= United Methodist Church higher education =

Schools, colleges, and universities are related to the United Methodist Church through the General Board of Higher Education and Ministry. In 2022, there are a total of 107 UM-Affiliated schools, colleges, and universities. In 2021, there were 108, as shown on this map of UM-Affiliated institutions in the U.S. and Puerto Rico.

The schools are identified and reviewed by the University Senate of the United Methodist Church as having met criteria for institutional integrity, well-structured programs, sound management and clearly defined church relationships. Some of the schools are related to the church primarily through historic associations with Methodism while others have current active affiliations. All affiliated institutions have been identified as having affirmed the Education Covenant of Partnership at the 2000 General Conference of the United Methodist Church.

All schools, colleges/universities, and seminaries without regard to affiliation but with a historical relationship to the Church have been members of the National Association of Schools, Colleges and Universities of the United Methodist Church. In July 2020, that organization became more inclusive and changed its name to the North American Association of Methodist Schools, Colleges and Universities (NAAMSCU). With the changes, the organization welcomes educational institutions that are not United Methodist-affiliated but do have a Methodist background or are affiliated with another Wesleyan denomination, such as the African Methodist Episcopal Church. Affiliated institutions are also listed as members of the International Association of Methodist-related Schools, Colleges, and Universities (IAMSCU). Some (although not all) are actively involved with the University Senate of the United Methodist Church.

== The Black College Fund ==
One of the most significant ways The United Methodist Church helps make quality education accessible to all is through the Black College Fund (BCF). The fund supports the 11 historically black colleges and universities (HBCUS) related to the church – the largest number of black colleges and universities receiving funding from any church body in the United States. The Black College Fund does not offer scholarships. Instead, the fund gives the participating colleges the finances they need to help students have a successful college experience. The Black College Fund helps support college staff and faculty who can serve as strong intellectual, cultural and spiritual mentors. Students can apply for direct scholarships and loans through GBHEM’s Office of Loans and Scholarships.

== Methodist Global and Regional Education Associations ==
GBHEM helps connect Methodist-related and Methodist-affiliated higher education institutions across the globe. Explore our full listing of global and regional educational associations below.

=== International ===

- IAMSCU: International Association of Methodist-related Schools, Colleges and Universities.
- MISEN: Methodist International Student Exchange Network.

=== Africa ===

- AAMIHE: African Association of Methodist Institutions of Higher Education.
- AAUMTI: African Association of United Methodist-related Theological Institutions.

=== The Americas ===

- ALAMEI: Latin American Association of Methodist Educational Institutions.
- AUMTS: Association of United Methodist Theological Schools.
- NASCUMC: National Association of Schools and Colleges of the United Methodist Church.
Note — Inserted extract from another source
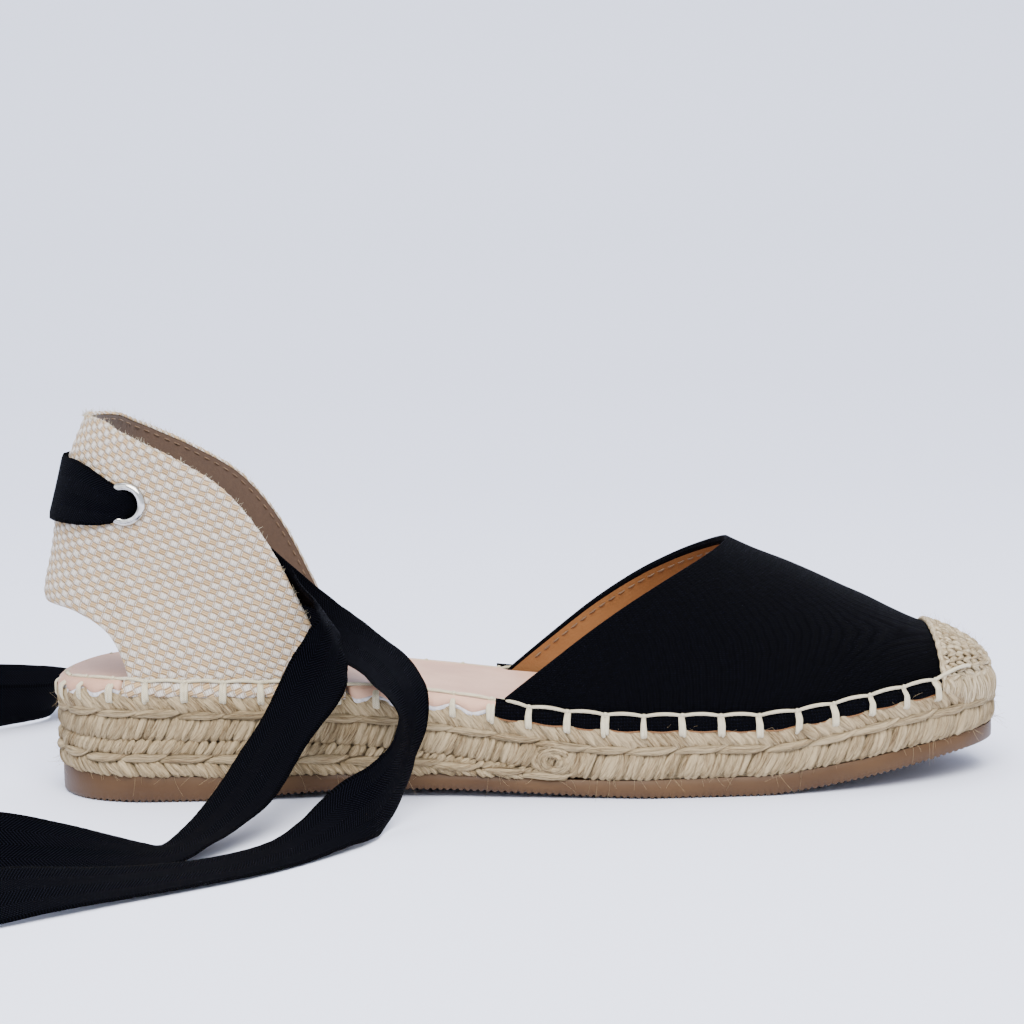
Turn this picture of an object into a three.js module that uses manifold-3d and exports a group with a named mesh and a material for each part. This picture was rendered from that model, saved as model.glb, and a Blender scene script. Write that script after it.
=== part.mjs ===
// A right ankle-tie espadrille, standing empty on its sole.
// Millimetres, +X towards the toe, +Y towards the inner (big toe) side, +Z up.
// Lengths along the shoe, called x, are measured from the back of the heel. The whole shoe is then
// moved by origin, which puts the middle of its outline, without the loose ties, at 0, 0.
import * as THREE from "three";
import { mergeVertices } from "three/addons/utils/BufferGeometryUtils.js";
import Module from "manifold-3d";

const wasm = await Module();
wasm.setup();

// Driving dimensions.
const shoeLength = 249;
const origin = { x: 123, y: 1.3 };
const heelRound = 27; // length over which the outline rounds in at the heel
const toeRound = 40;
const heelPower = 2.15; // 2 is an ellipse, more is squarer
const toePower = 2.3;
const gap = 0.3; // between pieces that touch
const endFlat = 0.12; // how far inside its tip a loft starts and ends
const insoleThickness = 2;
const upperInset = 1.3; // the upper's outer face, inside the edge of the jute
const wall = 1.8; // cloth and lining together
const toeCap = { top: 231.2, foot: 232.2, proud: 0.6, thickness: 2 };
const throatPeak = 178.4;
const throatSkew = 2.2; // how much further forward the throat's edge runs on the inner side
const counterLength = 77; // from the back to the counter's front corners
const counterBackRound = 24;
const eyeletAt = { run: 21, z: 77.2 };
const eyelet = { bore: 4, tube: 4.5, flange: 5.75, flangeThickness: 0.6 };
const ribbon = { width: 16, thickness: 0.8, clear: 0.35 };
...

=== Asia and the Pacific ===

- APAMEI: Asia-Pacific Association of Methodist Educational Institutions.
- PAMSCUS: Philippine Association of Methodist Schools, Colleges, Universities and Seminaries.

=== Europe and Eurasia ===

- MTSE: Methodist Theological Schools in Europe.

== GBHEM Resources and Curriculum ==
The Awakened Life: The Awakened Life is an eight-week small group curriculum designed to equip chaplains, collegiate ministers and spiritual leaders in helping college students navigate emotional disturbance, build resiliency and learn psychosocial skills. It is a resource that helps to foster mental, emotional and spiritual well-being using mindfulness techniques. Research demonstrates that mindfulness practices contribute to improved mood, concentration and relationships; and with its rich contemplative history, our faith tradition has much to add to this conversation. This curriculum training is offered in both virtual and in-person retreats. CEU credits are available for U.S. registrants only.

Francis Asbury Award: Named for early American Methodist Bishop Francis Asbury, this award honors his call to establish a school in the vicinity of every church. “We must,” he said, “ … give the key of knowledge to your children, and those of the poor in the vicinity of your small towns and villages.” Today, the award recognizes United Methodist individuals who have made a significant contribution to fostering United Methodist ministries in higher education at the local, district or annual conference level. It is awarded annually to one honoree per annual conference.

The Awakened Traveler: Whether you are a solo traveler or prefer to travel in groups, whether your next excursion will take you across the globe or into a neighboring community, The Awakened Traveler, is a fun, interactive adventure designed to help you and your friends think more deeply about the spirituality of travel.